Personal information
- Born: April 21, 1922 Habne, Ukrainian SSR, Soviet Union
- Died: March 6, 2006 (aged 83) Boston, Massachusetts

Sport
- Country: Ukraine
- Sport: Draughts
- Rank: Grandmaster

= Iser Kuperman =

Ukrainian draughts grandmaster (1922–2006)

Iser Kuperman, sometimes spelled Koeperman, (Исер Иосифович Куперман; April 21, 1922 - March 6, 2006) was a Ukrainian international draughts player. He had been the seven-time world champion, the four-time Panamerican champion, and multiple USSR champion in international and Russian draughts. He was also an International Grandmaster.

== Career ==
Iser Kuperman was born in Habne, Ukrainian SSR (now Poliske, Kiev Oblast) near Chernobyl on April 21, 1922 to a Jewish family. His family moved to Kyiv when he was a baby. In 1945, he made his debut in the USSR Russian draughts championship and won first place. After that, Kuperman took first place three times. At the age of 30, he began to play in international draughts and was USSR champion five times.

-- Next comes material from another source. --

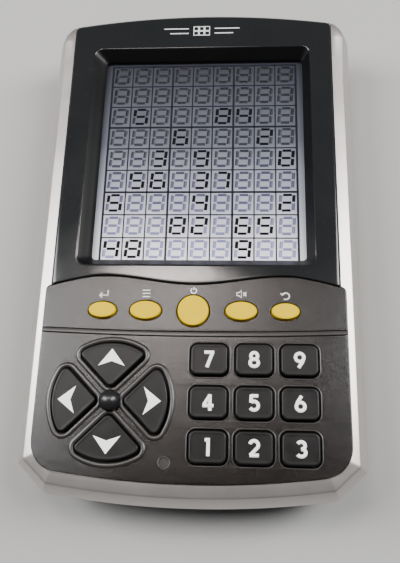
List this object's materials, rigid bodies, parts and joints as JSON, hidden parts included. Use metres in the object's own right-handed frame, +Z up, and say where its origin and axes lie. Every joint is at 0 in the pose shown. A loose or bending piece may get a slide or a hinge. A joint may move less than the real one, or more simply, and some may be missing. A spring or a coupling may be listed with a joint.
{
  "type": "handheld electronic puzzle game",
  "caption": "Handheld electronic number-puzzle game with a segment LCD, number keys, arrow keys, yellow function buttons and a sliding battery door.",
  "frame": {"origin": "on the surface that the feet rest on, under the middle of the case", "axes": "+Z up through the face, +Y towards the top end, +X to the right seen from the front"},
  "size_m": [0.095, 0.154, 0.0286],
  "materials": {
    "silver_case": "metallic satin paint",
    "gloss_bezel": "high gloss",
    "clear_window": "clear polished",
    "grained_panel": "fine spark grain",
    "dark_shell": "fine spark grain",
    "foot_rubber": "matte",
    "key_rubber": "matte, painted",
    "yellow_button": "matte",
    "grey_plunger": "matte",
    "lcd_glass": "liquid crystal glass",
    "white_holder": "moulded",
    "connector_rubber": "soft",
    "board_laminate": "solder mask",
    "chip_resin": "resin",
    "part_sleeve": "shrink sleeve",
    "dome_rubber": "silicone",
    "piezo_brass": "plain",
    "wire_sleeve": "sleeve",
    "cell_jacket": "printed jacket",
    "plated_steel": "nickel plated"
  },
  "bodies": {
    "case": {"front_housing": "silver_case", "display_bezel": "gloss_bezel", "window_lens": "clear_window", "keypad_panel": "grained_panel", "rear_housing": "dark_shell", "rubber_feet": "foot_rubber", "nav_ball": "gloss_bezel", "lcd_panel": "lcd_glass", "lcd_frame": "white_holder", "lcd_connector": "connector_rubber", "main_board": "board_laminate", "controller_chip": "chip_resin", "board_parts": "part_sleeve", "number_mat": "dome_rubber", "arrow_mat": "dome_rubber", "button_mat": "dome_rubber", "reset_switch": "chip_resin", "piezo_speaker": "piezo_brass", "speaker_wires": "wire_sleeve", "batteries": "cell_jacket", "battery_springs": "plated_steel", "battery_plates": "plated_steel", "case_screws": "plated_steel", "board_screws": "plated_steel"},
    "key_1": {"key_1": "key_rubber"},
    "key_2": {"key_2": "key_rubber"},
    "key_3": {"key_3": "key_rubber"},
    "key_4": {"key_4": "key_rubber"},
    "key_5": {"key_5": "key_rubber"},
    "key_6": {"key_6": "key_rubber"},
    "key_7": {"key_7": "key_rubber"},
    "key_8": {"key_8": "key_rubber"},
    "key_9": {"key_9": "key_rubber"},
    "key_up": {"key_up": "key_rubber"},
    "key_down": {"key_down": "key_rubber"},
    "key_left": {"key_left": "key_rubber"},
    "key_right": {"key_right": "key_rubber"},
    "button_enter": {"button_enter": "yellow_button"},
    "button_mode": {"button_mode": "yellow_button"},
    "button_power": {"button_power": "yellow_button"},
    "button_mute": {"button_mute": "yellow_button"},
    "button_undo": {"button_undo": "yellow_button"},
    "reset_button": {"reset_button": "grey_plunger"},
    "battery_door": {"battery_door": "dark_shell"}
  },
  "joints": [
    {"name": "press_key_1", "type": "slide", "parent": "case", "child": "key_1", "axis": [0, 0, -1], "range_m": [0, 0.001], "stiffness_N_per_m": 400, "springref_m": -0.0003, "deforming": ["number_mat"]},
    {"name": "press_key_2", "type": "slide", "parent": "case", "child": "key_2", "axis": [0, 0, -1], "range_m": [0, 0.001], "stiffness_N_per_m": 400, "springref_m": -0.0003, "deforming": ["number_mat"]},
    {"name": "press_key_3", "type": "slide", "parent": "case", "child": "key_3", "axis": [0, 0, -1], "range_m": [0, 0.001], "stiffness_N_per_m": 400, "springref_m": -0.0003, "deforming": ["number_mat"]},
    {"name": "press_key_4", "type": "slide", "parent": "case", "child": "key_4", "axis": [0, 0, -1], "range_m": [0, 0.001], "stiffness_N_per_m": 400, "springref_m": -0.0003, "deforming": ["number_mat"]},
    {"name": "press_key_5", "type": "slide", "parent": "case", "child": "key_5", "axis": [0, 0, -1], "range_m": [0, 0.001], "stiffness_N_per_m": 400, "springref_m": -0.0003, "deforming": ["number_mat"]},
    {"name": "press_key_6", "type": "slide", "parent": "case", "child": "key_6", "axis": [0, 0, -1], "range_m": [0, 0.001], "stiffness_N_per_m": 400, "springref_m": -0.0003, "deforming": ["number_mat"]},
    {"name": "press_key_7", "type": "slide", "parent": "case", "child": "key_7", "axis": [0, 0, -1], "range_m": [0, 0.001], "stiffness_N_per_m": 400, "springref_m": -0.0003, "deforming": ["number_mat"]},
    {"name": "press_key_8", "type": "slide", "parent": "case", "child": "key_8", "axis": [0, 0, -1], "range_m": [0, 0.001], "stiffness_N_per_m": 400, "springref_m": -0.0003, "deforming": ["number_mat"]},
    {"name": "press_key_9", "type": "slide", "parent": "case", "child": "key_9", "axis": [0, 0, -1], "range_m": [0, 0.001], "stiffness_N_per_m": 400, "springref_m": -0.0003, "deforming": ["number_mat"]},
    {"name": "press_key_up", "type": "slide", "parent": "case", "child": "key_up", "axis": [0, 0, -1], "range_m": [0, 0.001], "stiffness_N_per_m": 400, "springref_m": -0.0003, "deforming": ["arrow_mat"]},
    {"name": "press_key_down", "type": "slide", "parent": "case", "child": "key_down", "axis": [0, 0, -1], "range_m": [0, 0.001], "stiffness_N_per_m": 400, "springref_m": -0.0003, "deforming": ["arrow_mat"]},
    {"name": "press_key_left", "type": "slide", "parent": "case", "child": "key_left", "axis": [0, 0, -1], "range_m": [0, 0.001], "stiffness_N_per_m": 400, "springref_m": -0.0003, "deforming": ["arrow_mat"]},
    {"name": "press_key_right", "type": "slide", "parent": "case", "child": "key_right", "axis": [0, 0, -1], "range_m": [0, 0.001], "stiffness_N_per_m": 400, "springref_m": -0.0003, "deforming": ["arrow_mat"]},
    {"name": "press_button_enter", "type": "slide", "parent": "case", "child": "button_enter", "axis": [0, 0, -1], "range_m": [0, 0.001], "stiffness_N_per_m": 400, "springref_m": -0.0003, "deforming": ["button_mat"]},
    {"name": "press_button_mode", "type": "slide", "parent": "case", "child": "button_mode", "axis": [0, 0, -1], "range_m": [0, 0.001], "stiffness_N_per_m": 400, "springref_m": -0.0003, "deforming": ["button_mat"]},
    {"name": "press_button_power", "type": "slide", "parent": "case", "child": "button_power", "axis": [0, 0, -1], "range_m": [0, 0.001], "stiffness_N_per_m": 400, "springref_m": -0.0003, "deforming": ["button_mat"]},
    {"name": "press_button_mute", "type": "slide", "parent": "case", "child": "button_mute", "axis": [0, 0, -1], "range_m": [0, 0.001], "stiffness_N_per_m": 400, "springref_m": -0.0003, "deforming": ["button_mat"]},
    {"name": "press_button_undo", "type": "slide", "parent": "case", "child": "button_undo", "axis": [0, 0, -1], "range_m": [0, 0.001], "stiffness_N_per_m": 400, "springref_m": -0.0003, "deforming": ["button_mat"]},
    {"name": "press_reset_button", "type": "slide", "parent": "case", "child": "reset_button", "axis": [0, 0, -1], "range_m": [0, 0.0004], "stiffness_N_per_m": 300, "springref_m": -0.0003},
    {"name": "battery_door_slide", "type": "slide", "parent": "case", "child": "battery_door", "axis": [0, -1, 0], "range_m": [0, 0.028]}
  ]
}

Iser Kuperman was world champion in 1958, 1959, 1961, 1963, 1965, 1967, and 1974. He emigrated to Israel and then to the United States in 1978. After his emigration, any mention of him was purged from Soviet records.

After that, he became a Panamerican champion (1983, 1985, 1987 and 1995), a US champion in pool checkers, and won in their "Top Master" division from 1984 to 1990. This led him to be referred to as "The Greatest Pool Checkers Player of All Time" by the Homan Square Pool Checkers & Chess Club of Chicago.